**What the exercise asks:** Compute the number of lines that include the string "bodies", then output that number and nothing else.

**Source data:**
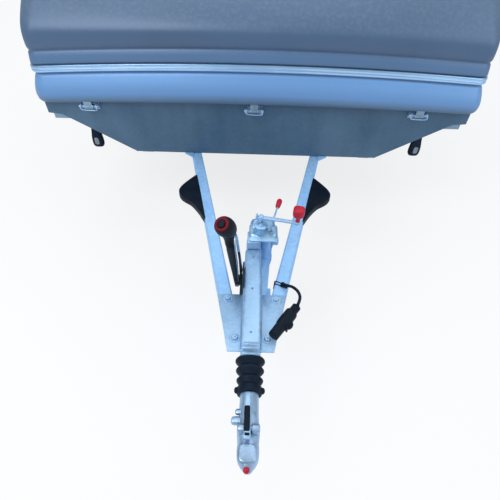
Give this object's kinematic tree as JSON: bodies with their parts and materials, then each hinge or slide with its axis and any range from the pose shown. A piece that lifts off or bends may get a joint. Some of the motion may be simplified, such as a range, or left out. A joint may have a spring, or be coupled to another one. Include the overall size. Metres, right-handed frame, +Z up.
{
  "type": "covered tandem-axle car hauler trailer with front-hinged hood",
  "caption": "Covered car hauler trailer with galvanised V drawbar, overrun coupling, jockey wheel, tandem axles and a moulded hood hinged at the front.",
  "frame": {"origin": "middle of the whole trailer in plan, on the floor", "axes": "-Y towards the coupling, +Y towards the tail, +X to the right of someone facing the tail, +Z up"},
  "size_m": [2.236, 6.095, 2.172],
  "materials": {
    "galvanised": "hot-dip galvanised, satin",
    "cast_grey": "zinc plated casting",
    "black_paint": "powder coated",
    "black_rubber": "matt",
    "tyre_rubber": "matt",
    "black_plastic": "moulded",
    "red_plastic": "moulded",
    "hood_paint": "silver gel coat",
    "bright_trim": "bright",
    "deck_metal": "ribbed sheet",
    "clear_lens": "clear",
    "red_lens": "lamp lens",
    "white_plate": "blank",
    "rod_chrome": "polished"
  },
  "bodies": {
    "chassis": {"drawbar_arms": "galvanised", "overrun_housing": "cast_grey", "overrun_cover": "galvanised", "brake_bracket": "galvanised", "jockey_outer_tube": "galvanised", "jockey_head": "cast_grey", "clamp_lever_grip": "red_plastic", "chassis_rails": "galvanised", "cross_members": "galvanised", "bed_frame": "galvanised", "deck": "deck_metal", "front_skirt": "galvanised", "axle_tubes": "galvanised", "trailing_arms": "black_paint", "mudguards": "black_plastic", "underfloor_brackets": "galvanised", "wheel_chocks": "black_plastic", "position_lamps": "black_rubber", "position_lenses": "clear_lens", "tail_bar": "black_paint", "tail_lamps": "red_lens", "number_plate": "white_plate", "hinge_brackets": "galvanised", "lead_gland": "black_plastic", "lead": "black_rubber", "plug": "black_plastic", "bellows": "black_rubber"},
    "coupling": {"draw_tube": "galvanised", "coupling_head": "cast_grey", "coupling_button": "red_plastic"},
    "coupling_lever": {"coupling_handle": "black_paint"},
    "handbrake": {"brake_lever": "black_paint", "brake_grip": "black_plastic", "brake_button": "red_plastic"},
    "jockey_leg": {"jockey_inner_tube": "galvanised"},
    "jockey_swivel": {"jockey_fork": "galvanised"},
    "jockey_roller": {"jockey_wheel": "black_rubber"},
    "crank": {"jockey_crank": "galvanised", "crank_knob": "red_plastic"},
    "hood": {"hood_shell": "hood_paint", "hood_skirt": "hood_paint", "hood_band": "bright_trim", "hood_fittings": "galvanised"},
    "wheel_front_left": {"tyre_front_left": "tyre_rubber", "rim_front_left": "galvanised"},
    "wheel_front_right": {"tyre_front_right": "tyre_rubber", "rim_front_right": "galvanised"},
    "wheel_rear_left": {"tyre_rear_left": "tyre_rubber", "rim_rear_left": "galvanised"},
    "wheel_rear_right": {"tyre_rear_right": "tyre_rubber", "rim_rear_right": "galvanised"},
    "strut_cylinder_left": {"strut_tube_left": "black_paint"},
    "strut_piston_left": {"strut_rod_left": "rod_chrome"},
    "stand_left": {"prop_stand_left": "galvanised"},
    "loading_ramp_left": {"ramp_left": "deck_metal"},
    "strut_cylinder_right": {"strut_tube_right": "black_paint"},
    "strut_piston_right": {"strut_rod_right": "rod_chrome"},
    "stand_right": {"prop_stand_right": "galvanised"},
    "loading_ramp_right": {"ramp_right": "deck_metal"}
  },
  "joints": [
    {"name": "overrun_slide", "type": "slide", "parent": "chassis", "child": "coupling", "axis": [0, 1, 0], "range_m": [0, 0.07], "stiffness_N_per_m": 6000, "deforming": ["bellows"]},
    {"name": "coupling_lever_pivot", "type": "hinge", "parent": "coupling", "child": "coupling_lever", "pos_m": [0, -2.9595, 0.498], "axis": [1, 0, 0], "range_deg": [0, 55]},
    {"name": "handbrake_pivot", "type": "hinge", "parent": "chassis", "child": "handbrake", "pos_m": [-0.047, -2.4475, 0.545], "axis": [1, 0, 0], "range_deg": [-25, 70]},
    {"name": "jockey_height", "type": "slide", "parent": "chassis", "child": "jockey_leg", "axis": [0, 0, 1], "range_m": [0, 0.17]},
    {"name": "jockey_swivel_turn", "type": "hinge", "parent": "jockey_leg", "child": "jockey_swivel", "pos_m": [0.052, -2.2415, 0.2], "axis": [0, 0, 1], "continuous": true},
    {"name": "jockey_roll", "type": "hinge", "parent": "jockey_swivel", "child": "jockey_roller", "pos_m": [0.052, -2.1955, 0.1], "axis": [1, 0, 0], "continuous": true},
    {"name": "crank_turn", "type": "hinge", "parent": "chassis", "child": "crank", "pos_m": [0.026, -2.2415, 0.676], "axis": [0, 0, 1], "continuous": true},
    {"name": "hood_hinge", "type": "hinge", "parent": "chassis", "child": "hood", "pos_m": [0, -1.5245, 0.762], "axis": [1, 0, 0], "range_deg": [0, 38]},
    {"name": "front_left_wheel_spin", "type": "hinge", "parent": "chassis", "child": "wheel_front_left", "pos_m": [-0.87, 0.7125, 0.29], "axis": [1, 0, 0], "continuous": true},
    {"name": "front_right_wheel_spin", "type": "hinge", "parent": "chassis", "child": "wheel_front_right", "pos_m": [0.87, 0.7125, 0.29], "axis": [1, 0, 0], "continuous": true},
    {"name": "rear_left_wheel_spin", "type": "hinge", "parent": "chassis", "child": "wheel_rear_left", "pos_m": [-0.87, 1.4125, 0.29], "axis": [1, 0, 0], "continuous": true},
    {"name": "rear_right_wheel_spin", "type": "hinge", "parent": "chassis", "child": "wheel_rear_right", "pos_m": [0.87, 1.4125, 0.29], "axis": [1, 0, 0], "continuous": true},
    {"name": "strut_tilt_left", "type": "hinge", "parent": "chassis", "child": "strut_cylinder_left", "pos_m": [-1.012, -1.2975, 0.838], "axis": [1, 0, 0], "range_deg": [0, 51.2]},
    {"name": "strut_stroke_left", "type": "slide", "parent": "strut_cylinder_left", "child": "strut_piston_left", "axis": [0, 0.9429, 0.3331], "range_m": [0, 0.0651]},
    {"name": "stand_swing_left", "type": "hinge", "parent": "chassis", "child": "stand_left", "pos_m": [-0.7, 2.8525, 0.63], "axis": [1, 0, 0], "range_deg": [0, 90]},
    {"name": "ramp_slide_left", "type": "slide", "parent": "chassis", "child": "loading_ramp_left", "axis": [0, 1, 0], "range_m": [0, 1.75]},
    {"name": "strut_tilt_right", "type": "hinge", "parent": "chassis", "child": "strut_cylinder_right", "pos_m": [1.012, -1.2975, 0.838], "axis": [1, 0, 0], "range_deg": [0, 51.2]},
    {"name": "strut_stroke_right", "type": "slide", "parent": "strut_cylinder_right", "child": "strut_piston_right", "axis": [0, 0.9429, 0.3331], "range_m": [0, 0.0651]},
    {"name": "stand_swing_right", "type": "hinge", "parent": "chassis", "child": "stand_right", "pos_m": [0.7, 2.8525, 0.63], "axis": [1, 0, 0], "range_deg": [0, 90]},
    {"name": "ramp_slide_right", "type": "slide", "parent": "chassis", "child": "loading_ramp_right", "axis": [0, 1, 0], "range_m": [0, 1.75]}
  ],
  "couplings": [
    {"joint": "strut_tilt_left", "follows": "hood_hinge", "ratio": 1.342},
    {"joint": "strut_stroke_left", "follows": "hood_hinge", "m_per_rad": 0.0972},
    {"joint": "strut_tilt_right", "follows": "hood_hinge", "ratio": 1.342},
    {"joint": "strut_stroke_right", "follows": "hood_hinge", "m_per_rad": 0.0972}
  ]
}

**Answer in full:** 2